Final Take for UAE Operators
S9 defined early durability. S17 marked a major efficiency shift
with reliability lessons. S19 became the industrial baseline still
widely deployed. S21 significantly reduces joules per terahash and
changes post halving planning. S23 points toward ultra high density,
liquid cooled infrastructure at the top tier.
A disciplined path starts with electricity pricing and cooling
capacity. Select the most efficient generation your infrastructure
can realistically support, then apply VNISH firmware to tune and
stabilize that hardware within UAE operating conditions.
Frequently Asked Questions
Clear answers to common questions about VNISH firmware and usage
Why are Bitmain Antminers considered the benchmark for Bitcoin mining?

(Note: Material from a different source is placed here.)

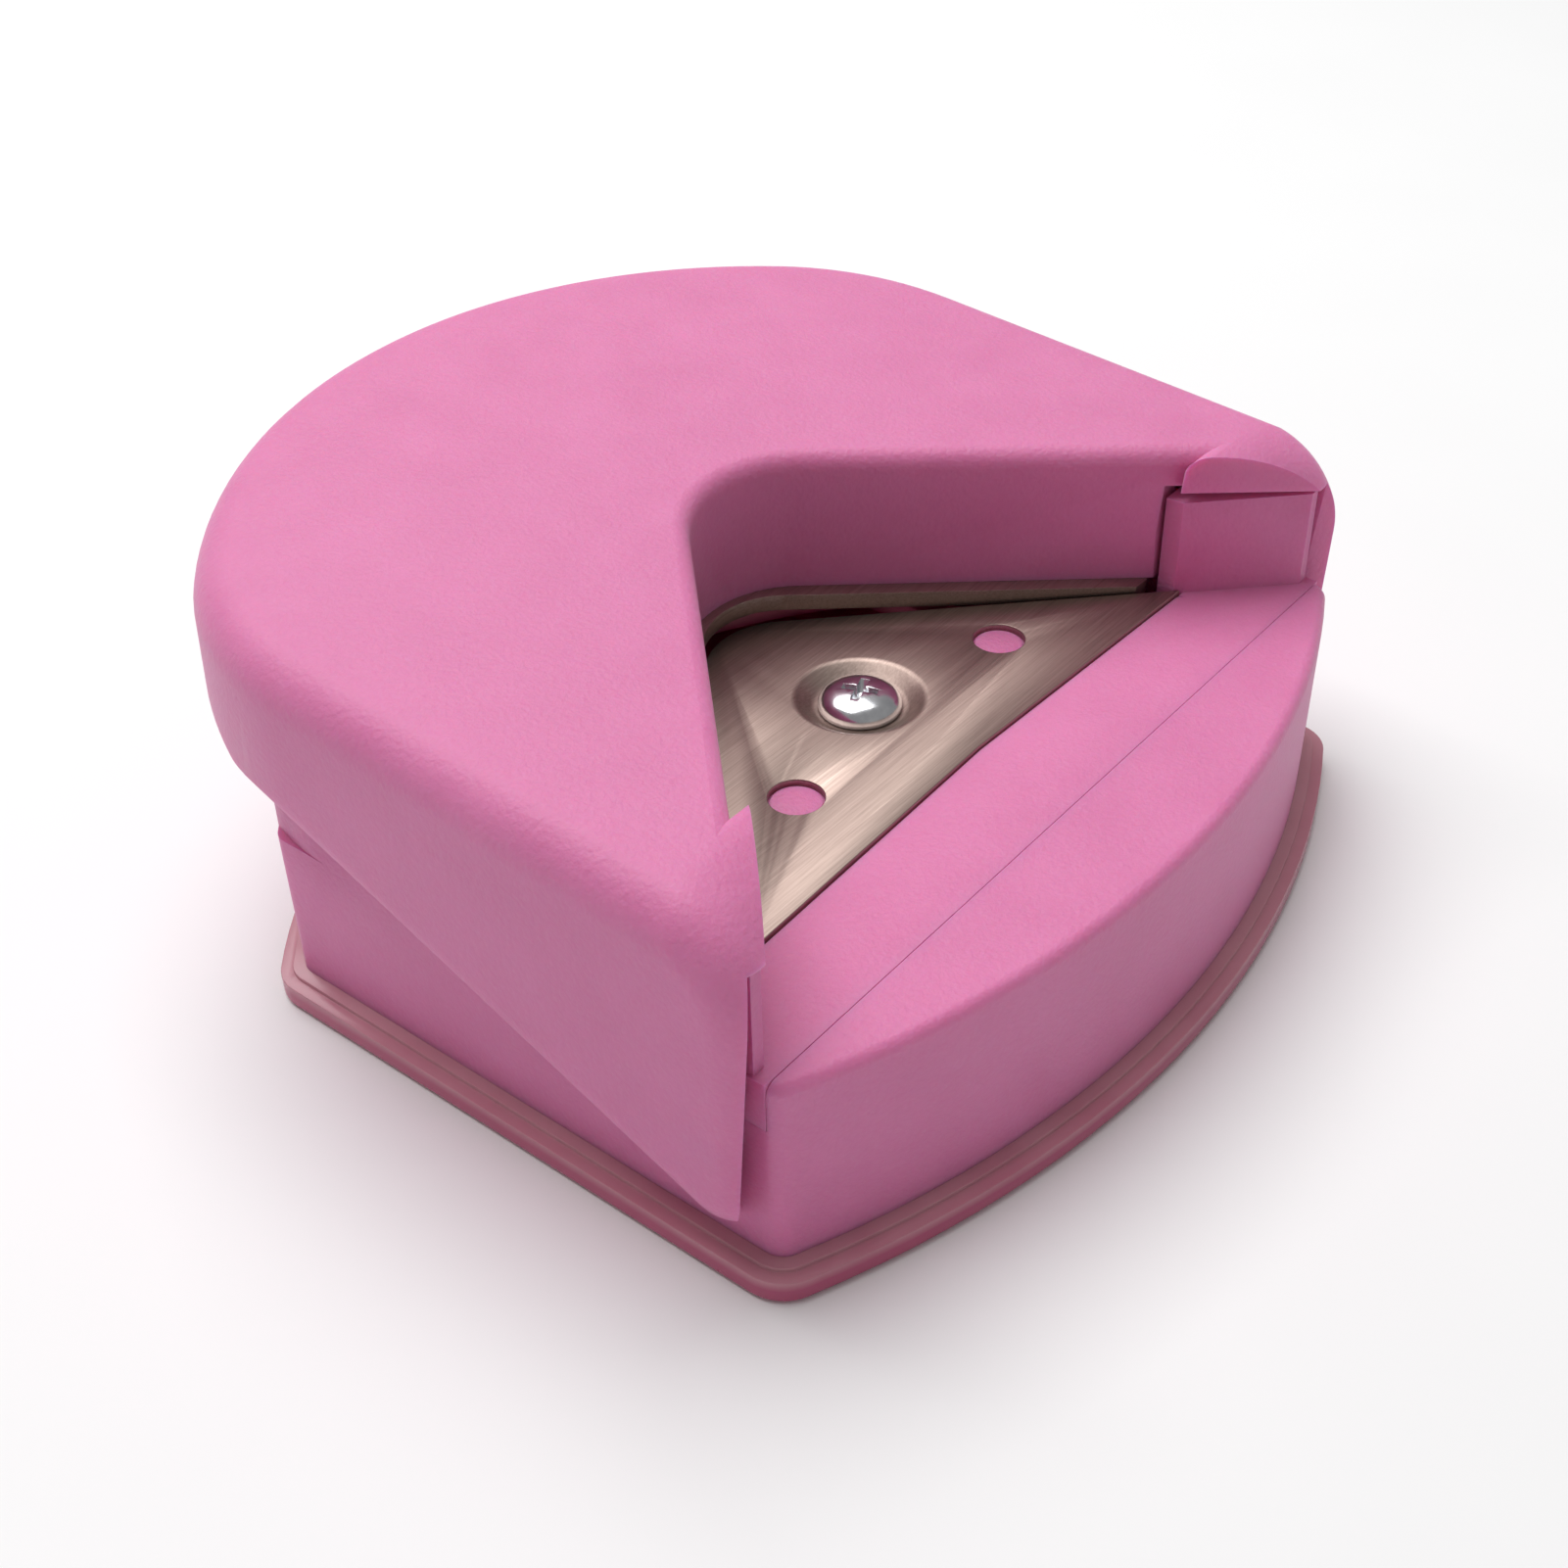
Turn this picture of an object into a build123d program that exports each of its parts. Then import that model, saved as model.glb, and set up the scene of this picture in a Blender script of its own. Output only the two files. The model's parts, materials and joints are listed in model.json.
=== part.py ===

Antminers consistently pushed improvements in hash rate per unit and energy efficiency. Across generations, Bitmain hardware set the reference points farms use to plan power, cooling, and capacity.
Are Antminer S9 units viable in the UAE today?
Under most commercial electricity rates, S9 efficiency is rarely competitive for large scale production.
Why is the S19 series still common in industrial facilities?
It balances strong efficiency with manageable power draw and air cooling integration, making it practical for many industrial deployments.
Does S21 require new infrastructure?
Air cooled versions integrate similarly to S19 units. Hydro cooled variants require additional cooling systems and monitoring infrastructure.
How does firmware affect profitability?
Firmware tuning allows operators to balance efficiency and performance, which can determine whether hardware remains viable under changing market conditions.
Is buying used hardware risky?
Risk depends on efficiency class, cooling environment, technical support capability, and electricity pricing. Efficiency relative to your power contract is the primary filter.
How does firmware like VNISH affect Antminer viability across generations?
Firmware tuning lets operators trade speed for efficiency, manage thermals, and stabilize aging hardware. This flexibility can extend the useful life of older miners and help newer models adapt to real world power and cooling constraints.